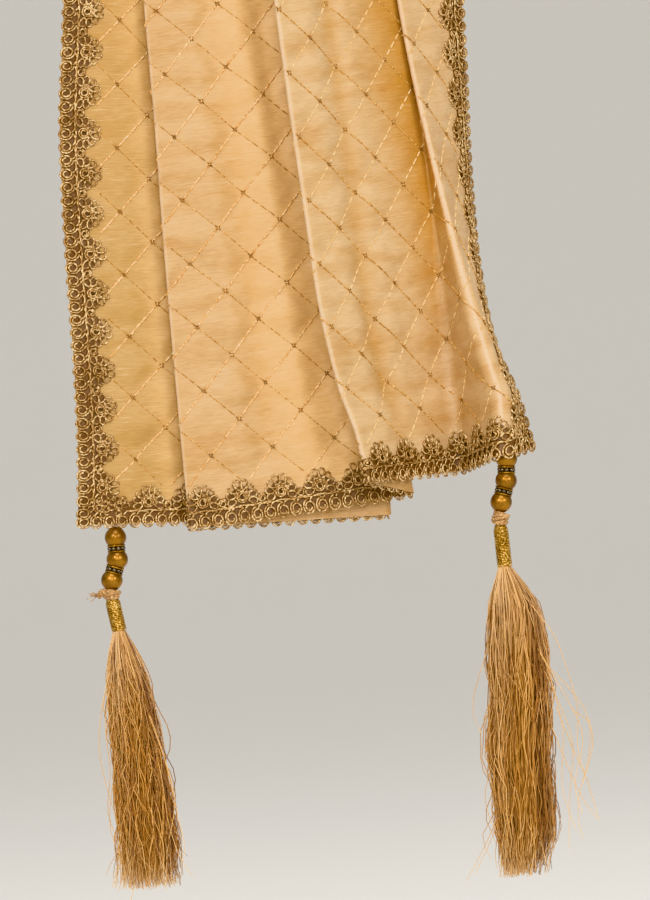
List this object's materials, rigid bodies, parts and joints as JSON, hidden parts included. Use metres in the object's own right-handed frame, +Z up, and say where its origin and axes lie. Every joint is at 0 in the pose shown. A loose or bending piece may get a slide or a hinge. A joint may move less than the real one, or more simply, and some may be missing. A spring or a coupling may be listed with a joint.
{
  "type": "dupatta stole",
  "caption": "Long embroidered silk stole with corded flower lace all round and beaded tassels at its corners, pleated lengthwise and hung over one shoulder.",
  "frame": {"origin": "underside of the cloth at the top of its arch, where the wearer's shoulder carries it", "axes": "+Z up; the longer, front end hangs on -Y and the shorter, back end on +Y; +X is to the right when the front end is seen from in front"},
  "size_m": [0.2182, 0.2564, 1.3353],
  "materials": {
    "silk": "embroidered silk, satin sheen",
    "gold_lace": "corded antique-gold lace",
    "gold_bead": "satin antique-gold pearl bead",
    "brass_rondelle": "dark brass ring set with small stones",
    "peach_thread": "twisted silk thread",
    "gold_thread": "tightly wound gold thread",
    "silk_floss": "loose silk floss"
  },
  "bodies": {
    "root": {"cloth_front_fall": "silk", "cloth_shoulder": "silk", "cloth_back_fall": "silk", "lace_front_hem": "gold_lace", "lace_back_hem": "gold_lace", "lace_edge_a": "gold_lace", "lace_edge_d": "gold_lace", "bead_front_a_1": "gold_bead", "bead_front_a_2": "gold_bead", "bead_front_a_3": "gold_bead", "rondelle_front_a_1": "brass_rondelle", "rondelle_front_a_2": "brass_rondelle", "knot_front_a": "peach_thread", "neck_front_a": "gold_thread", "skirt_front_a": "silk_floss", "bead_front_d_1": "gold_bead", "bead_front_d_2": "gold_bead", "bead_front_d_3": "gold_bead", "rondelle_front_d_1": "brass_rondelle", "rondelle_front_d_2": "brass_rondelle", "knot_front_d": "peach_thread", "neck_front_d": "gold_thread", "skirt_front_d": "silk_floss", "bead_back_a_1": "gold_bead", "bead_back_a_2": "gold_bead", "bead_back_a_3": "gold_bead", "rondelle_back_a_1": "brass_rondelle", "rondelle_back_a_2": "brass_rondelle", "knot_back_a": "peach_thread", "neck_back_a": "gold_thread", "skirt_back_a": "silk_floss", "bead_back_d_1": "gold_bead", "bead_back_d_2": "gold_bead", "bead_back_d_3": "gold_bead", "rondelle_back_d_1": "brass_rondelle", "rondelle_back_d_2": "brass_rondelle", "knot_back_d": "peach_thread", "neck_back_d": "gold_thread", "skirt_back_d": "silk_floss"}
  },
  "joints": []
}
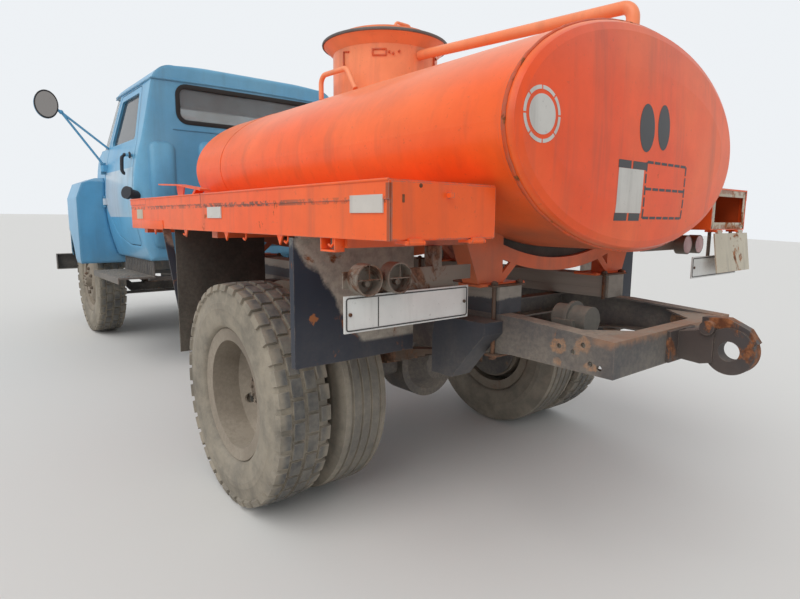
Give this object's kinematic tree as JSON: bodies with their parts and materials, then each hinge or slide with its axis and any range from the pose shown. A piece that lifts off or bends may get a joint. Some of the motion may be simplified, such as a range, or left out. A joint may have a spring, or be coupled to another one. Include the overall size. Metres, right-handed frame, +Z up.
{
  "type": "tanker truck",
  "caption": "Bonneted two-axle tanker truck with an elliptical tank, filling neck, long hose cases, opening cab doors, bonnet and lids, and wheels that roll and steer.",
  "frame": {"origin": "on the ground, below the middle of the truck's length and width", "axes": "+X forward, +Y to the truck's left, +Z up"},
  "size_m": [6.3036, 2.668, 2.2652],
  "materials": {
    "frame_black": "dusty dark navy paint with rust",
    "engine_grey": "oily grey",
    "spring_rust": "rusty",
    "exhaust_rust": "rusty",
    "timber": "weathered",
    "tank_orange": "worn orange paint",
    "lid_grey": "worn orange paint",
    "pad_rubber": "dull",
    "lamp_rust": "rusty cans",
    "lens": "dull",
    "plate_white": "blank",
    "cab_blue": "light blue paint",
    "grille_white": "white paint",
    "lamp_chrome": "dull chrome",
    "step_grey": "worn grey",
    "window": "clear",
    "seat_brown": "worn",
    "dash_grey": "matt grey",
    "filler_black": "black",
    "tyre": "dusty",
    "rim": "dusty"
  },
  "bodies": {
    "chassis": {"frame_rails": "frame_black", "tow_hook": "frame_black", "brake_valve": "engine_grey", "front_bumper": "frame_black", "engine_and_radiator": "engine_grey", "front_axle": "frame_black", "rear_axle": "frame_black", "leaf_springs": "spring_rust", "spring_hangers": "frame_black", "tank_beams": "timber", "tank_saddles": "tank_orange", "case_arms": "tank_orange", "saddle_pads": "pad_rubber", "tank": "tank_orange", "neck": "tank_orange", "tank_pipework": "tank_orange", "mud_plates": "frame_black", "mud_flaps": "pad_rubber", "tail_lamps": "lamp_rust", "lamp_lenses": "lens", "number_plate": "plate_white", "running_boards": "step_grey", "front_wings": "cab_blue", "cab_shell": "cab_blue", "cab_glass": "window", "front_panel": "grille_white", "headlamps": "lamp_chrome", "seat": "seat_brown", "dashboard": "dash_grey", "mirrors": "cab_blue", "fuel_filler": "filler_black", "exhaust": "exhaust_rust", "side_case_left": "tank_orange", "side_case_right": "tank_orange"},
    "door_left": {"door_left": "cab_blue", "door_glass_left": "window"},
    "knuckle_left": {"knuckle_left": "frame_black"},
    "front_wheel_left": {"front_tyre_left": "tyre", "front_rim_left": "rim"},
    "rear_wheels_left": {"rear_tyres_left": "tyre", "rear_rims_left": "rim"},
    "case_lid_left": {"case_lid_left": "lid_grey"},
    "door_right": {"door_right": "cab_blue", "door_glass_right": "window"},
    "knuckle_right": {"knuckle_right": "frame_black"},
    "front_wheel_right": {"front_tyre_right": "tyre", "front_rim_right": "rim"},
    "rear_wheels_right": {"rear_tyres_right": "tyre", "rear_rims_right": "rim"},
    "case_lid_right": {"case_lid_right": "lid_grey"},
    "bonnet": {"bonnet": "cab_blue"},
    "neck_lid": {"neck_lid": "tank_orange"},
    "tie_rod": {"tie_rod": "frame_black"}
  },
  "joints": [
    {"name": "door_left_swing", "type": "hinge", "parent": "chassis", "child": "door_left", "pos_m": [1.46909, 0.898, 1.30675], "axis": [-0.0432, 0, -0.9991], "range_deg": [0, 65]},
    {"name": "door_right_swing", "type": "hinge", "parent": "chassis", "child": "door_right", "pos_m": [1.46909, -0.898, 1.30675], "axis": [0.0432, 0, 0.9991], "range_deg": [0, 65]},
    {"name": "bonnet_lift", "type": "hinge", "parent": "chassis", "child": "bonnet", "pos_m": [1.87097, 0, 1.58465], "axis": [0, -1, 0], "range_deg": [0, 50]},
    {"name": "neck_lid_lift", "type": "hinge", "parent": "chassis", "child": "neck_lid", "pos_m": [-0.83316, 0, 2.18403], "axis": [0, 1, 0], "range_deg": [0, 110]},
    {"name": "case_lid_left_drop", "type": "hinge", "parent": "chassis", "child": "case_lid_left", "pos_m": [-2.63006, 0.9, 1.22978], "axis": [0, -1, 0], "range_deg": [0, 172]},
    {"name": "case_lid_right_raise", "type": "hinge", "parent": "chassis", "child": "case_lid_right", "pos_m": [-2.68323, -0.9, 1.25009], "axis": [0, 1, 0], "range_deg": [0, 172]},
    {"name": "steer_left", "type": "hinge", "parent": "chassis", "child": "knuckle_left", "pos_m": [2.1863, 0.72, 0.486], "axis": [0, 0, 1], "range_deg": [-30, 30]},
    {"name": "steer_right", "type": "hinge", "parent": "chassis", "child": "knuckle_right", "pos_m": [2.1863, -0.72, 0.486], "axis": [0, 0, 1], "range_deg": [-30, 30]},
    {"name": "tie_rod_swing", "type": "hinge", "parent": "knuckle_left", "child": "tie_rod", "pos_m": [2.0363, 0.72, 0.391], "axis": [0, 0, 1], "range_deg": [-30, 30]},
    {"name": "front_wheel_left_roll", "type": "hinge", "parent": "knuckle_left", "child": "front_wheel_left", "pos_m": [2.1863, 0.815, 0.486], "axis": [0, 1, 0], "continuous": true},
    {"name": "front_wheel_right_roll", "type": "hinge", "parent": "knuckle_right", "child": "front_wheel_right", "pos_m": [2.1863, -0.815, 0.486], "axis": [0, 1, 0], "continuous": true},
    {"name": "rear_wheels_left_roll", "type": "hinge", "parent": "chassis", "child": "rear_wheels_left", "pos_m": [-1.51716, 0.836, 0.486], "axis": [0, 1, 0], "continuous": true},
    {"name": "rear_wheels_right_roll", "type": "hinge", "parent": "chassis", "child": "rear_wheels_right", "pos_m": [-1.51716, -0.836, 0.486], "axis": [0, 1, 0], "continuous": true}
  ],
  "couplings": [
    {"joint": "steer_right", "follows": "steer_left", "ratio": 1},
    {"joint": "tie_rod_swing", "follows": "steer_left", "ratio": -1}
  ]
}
*****
In the material above, tally every line with the string "joints" in it, then give that number alone.

3